This scales with  $log_2(N)$  where N is the degree of associativity. This is smaller than exact LRU (which using the scheme from b) is  $\binom{N}{2}$ ).

d) Nowadays, processors use multi-level caches to improve the average memory access time (AMAT). The AMAT is defined as: AMAT = hit time + miss rate \* miss penalty. Given a 3-level cache with the following specs, where a miss in a higher-level (i.e. lower number) cache goes to the next lower-level cache, calculate the overall AMAT.

| Level       | Access Time | Miss Rate |
|-------------|-------------|-----------|
| \$L1        | 1ns         | 10%       |
| \$L2        | 5ns         | 2%        |
| \$L3        | 10ns        | 1%        |
| Main memory | 50ns        | N/A       |

| Table 1: | Memory | hierarchy | parameters |
|----------|--------|-----------|------------|
|----------|--------|-----------|------------|

The key is knowing that hit time is the access time for the current level cache and miss penalty is the access time for the next lower-level cache. AMAT = 1ns + (0.1 \* (5ns + 0.02 \* (10ns + 0.01 \* 50ns))) = 1.521ns

# Problem 4: DRAM [Ungraded! Just for your own fun :)]

As you have learned, DRAM is significantly more dense than SRAM. Specifically, it has a footprint of 1 transistor/cell and has a trench capacitor under one terminal (look it up!). However, DRAM requires refreshing due to those leaky trench capacitors. A commonly cited characterization for DDR3 retention time is 64 ms @ 85°C. The retention time is highly inversely proportional to temperature and has cell-to-cell variation.

a) The refreshing is normally accomplished row-by-row. The average time between refreshes is specified at  $7.8\mu$ s to minimally impact access latency (remember, the array is inaccessible during a refresh!). To the nearest power of 2, what is the maximum number of rows we can have in our SRAM array to ensure we never lose data at 85°C?



b) If we're limited by how many rows we can have in the array, we can make larger DRAM capacity by growing the number of columns (essentially the word size). However, the DRAM interface is only 64bits for DDR3. How should we partition the DRAM so that we don't unnecessarily destructively read and then refresh cells?

## Solution:

We need to break up the array further column-wise. At the extreme, we only read 64bits at a time and bank our DRAM accordingly. In practice, however, bank widths are much greater than this (usually DRAM reads are done in bursts anyway) and so you pipeline the data out to improve throughput.

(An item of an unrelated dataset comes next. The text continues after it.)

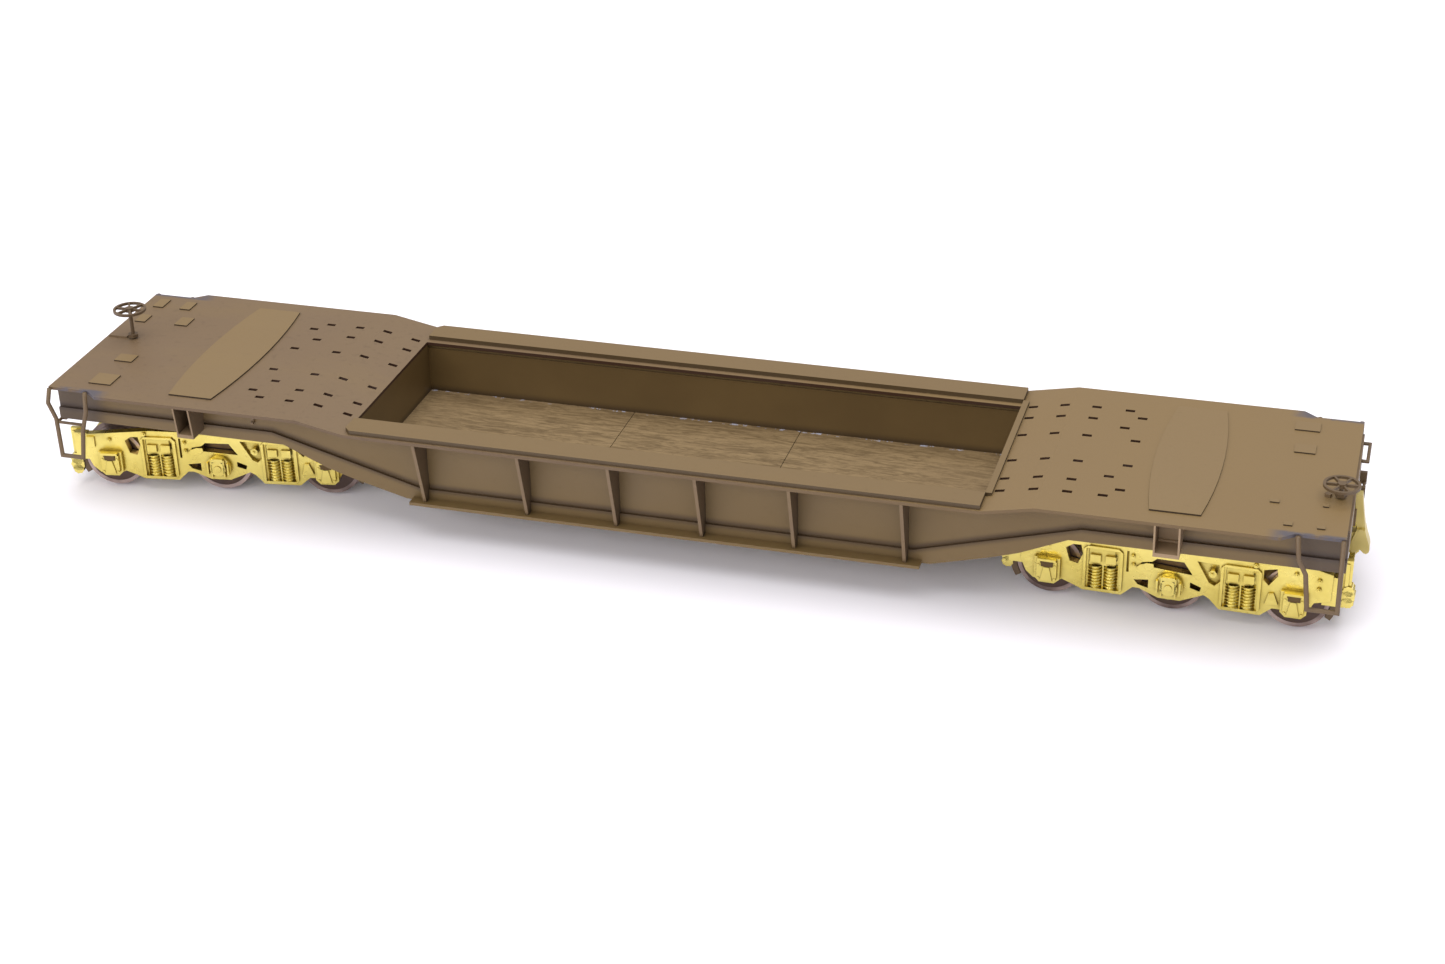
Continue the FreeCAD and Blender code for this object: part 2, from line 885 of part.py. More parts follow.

c) Liu et al. [ISCA 2012] found that 64 ms is highly pessimistic, due to it being at the tail end of a manufacturing process variation distribution. It was found retention times are more like the following:



Propose as many techniques as you wish to reduce on average how often we need to refresh our DRAM, given the retention time profile and the temperature dependence described earlier. Briefly explain how they would work and what overhead they would have. The thought process matters more than accuracy for this problem!

Here are a few techniques:

- Characterize which rows have longer retention times (at manufacture or in situ), and schedule those refreshes less often. Requires more complex refresh logic.
- Use redundant rows. Characterize which rows have the shortest retention times at manufacture, disable them, then replace them by the redundant rows. Then, refresh the whole array less often. Requires reconfigurable decode logic.
- Measure the DRAM temperature, and follow a pre-characterized curve of retention time. Requires a temperature sensor and more complex refresh logic.
- Use redundant columns and use error detection and correction. This can allow perhaps 1+ cell per byte/word to leak away but still have a recoverable read. Requires extra ECC en/decoding logic.